REQUIREMENTS
Copy the data below exactly.

DATASET EXCERPT
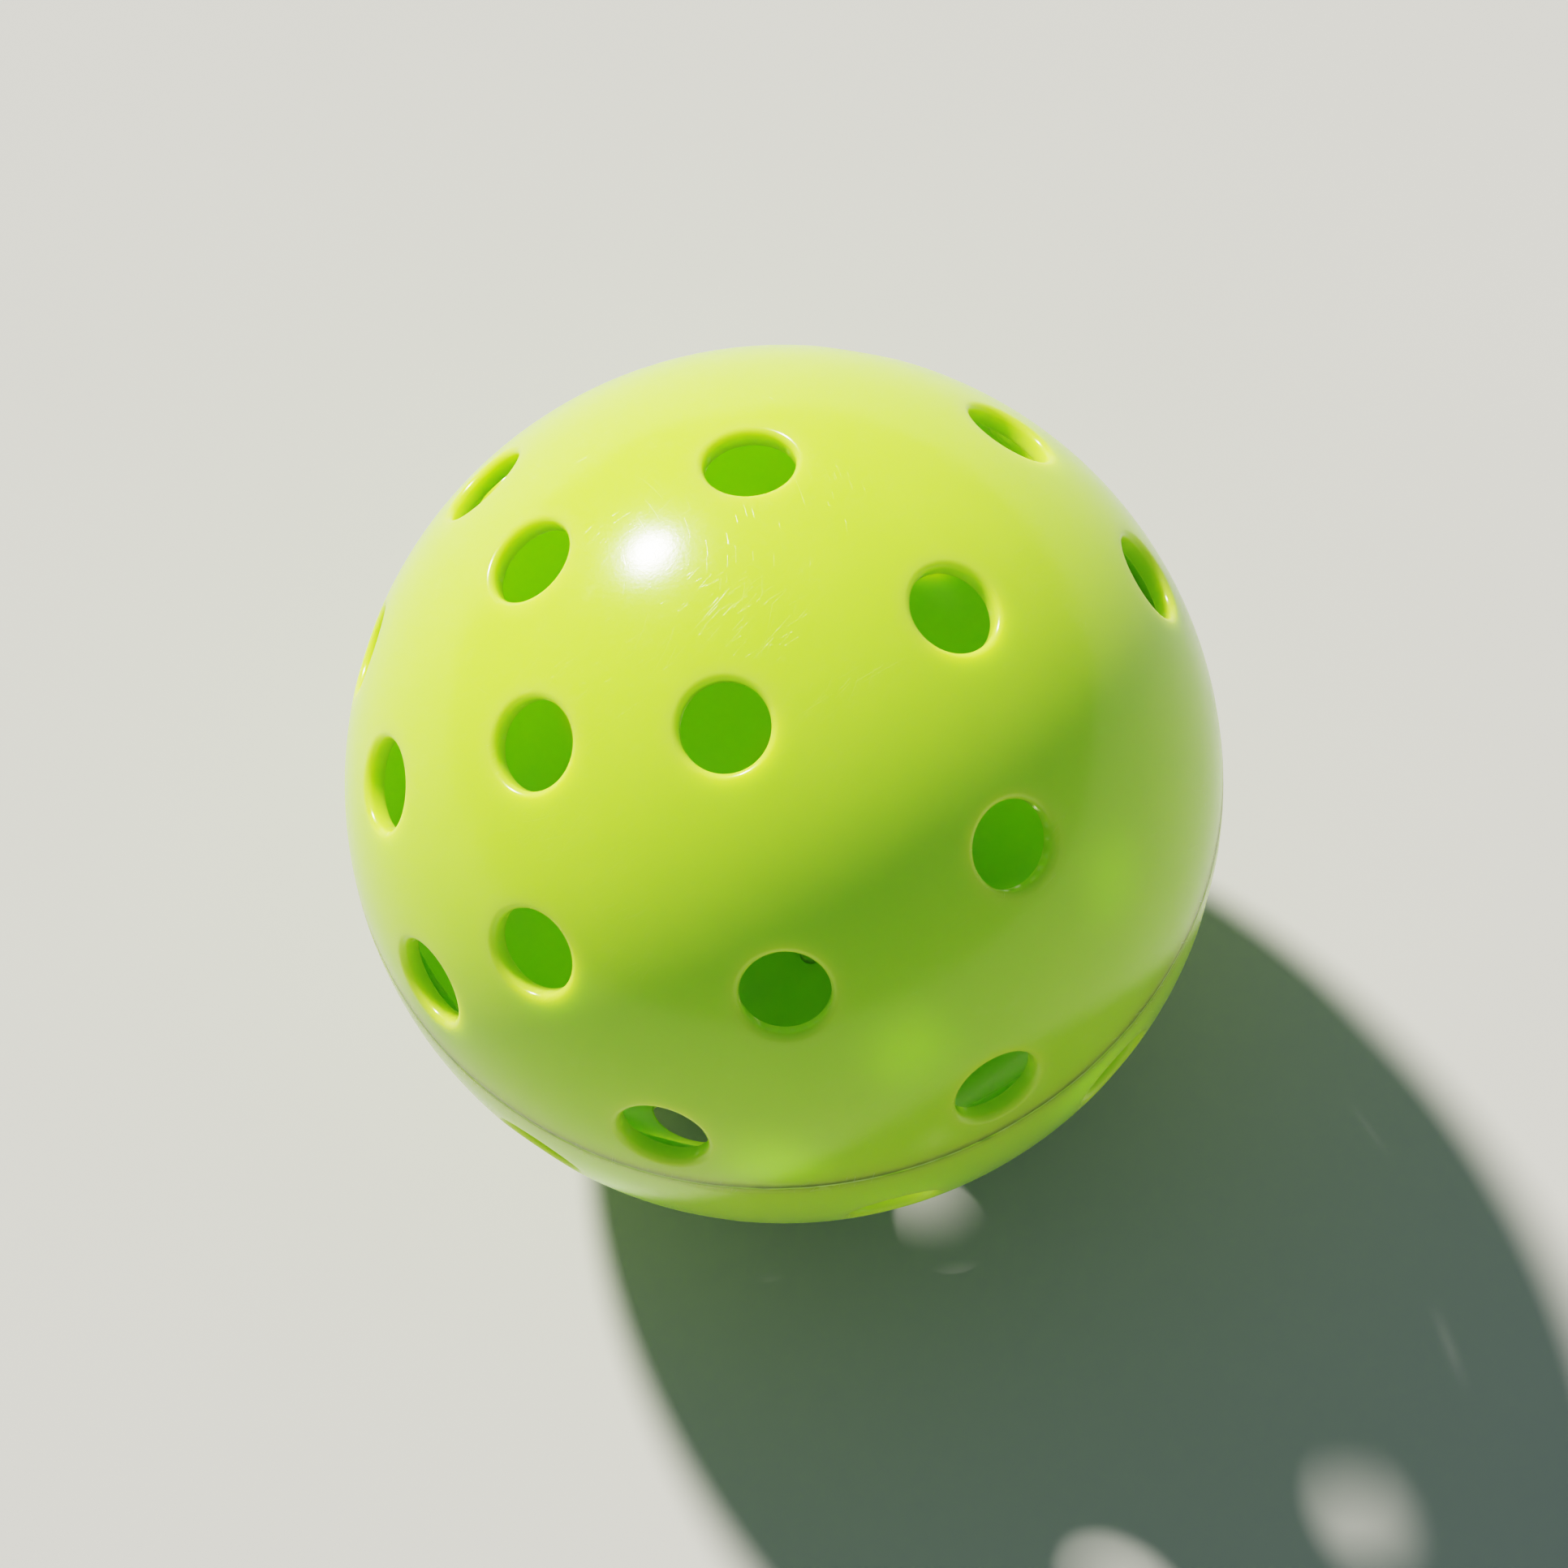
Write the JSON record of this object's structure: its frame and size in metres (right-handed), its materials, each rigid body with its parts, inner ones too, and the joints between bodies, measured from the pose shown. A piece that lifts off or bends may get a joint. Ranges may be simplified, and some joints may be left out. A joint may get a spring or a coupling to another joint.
{
  "type": "pickleball ball",
  "caption": "Hollow outdoor pickleball ball: perforated moulded half shells welded together at the equator, with round air holes all over.",
  "frame": {"origin": "centre of the ball", "axes": "+Z through the pole of the upper half shell, the weld in the XY plane"},
  "size_m": [0.074, 0.074, 0.074],
  "materials": {
    "shell_plastic": "glossy translucent neon yellow-green polyethylene with a soft moulded skin",
    "weld_plastic": "the same plastic remelted and trimmed, slightly duller and paler"
  },
  "bodies": {
    "root": {"upper_half_shell": "shell_plastic", "lower_half_shell": "shell_plastic", "weld_seam": "weld_plastic"}
  },
  "joints": []
}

EXERCISE OUTPUT
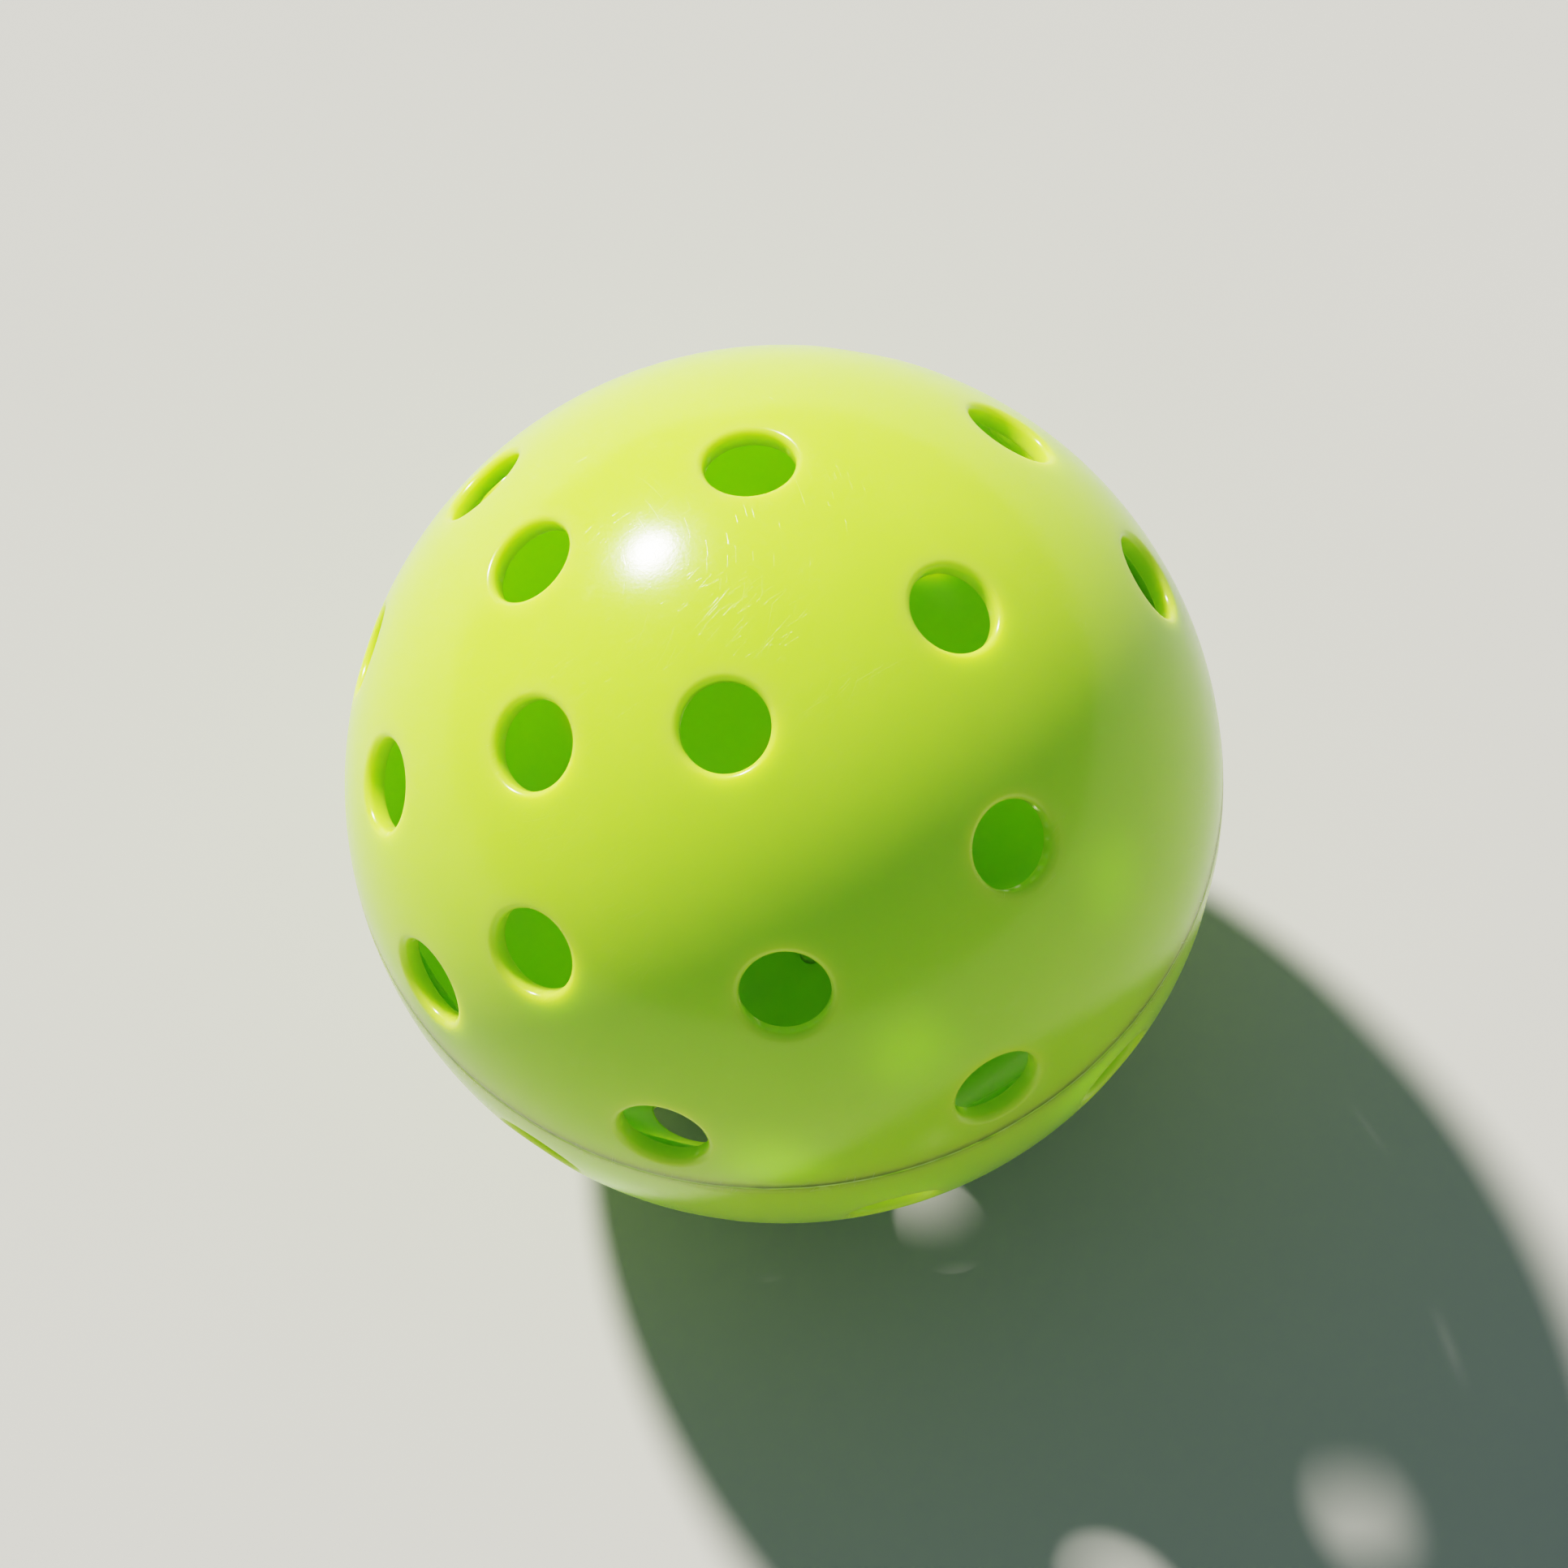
Write the JSON record of this object's structure: its frame and size in metres (right-handed), its materials, each rigid body with its parts, inner ones too, and the joints between bodies, measured from the pose shown. A piece that lifts off or bends may get a joint. Ranges may be simplified, and some joints may be left out. A joint may get a spring or a coupling to another joint.
{
  "type": "pickleball ball",
  "caption": "Hollow outdoor pickleball ball: perforated moulded half shells welded together at the equator, with round air holes all over.",
  "frame": {"origin": "centre of the ball", "axes": "+Z through the pole of the upper half shell, the weld in the XY plane"},
  "size_m": [0.074, 0.074, 0.074],
  "materials": {
    "shell_plastic": "glossy translucent neon yellow-green polyethylene with a soft moulded skin",
    "weld_plastic": "the same plastic remelted and trimmed, slightly duller and paler"
  },
  "bodies": {
    "root": {"upper_half_shell": "shell_plastic", "lower_half_shell": "shell_plastic", "weld_seam": "weld_plastic"}
  },
  "joints": []
}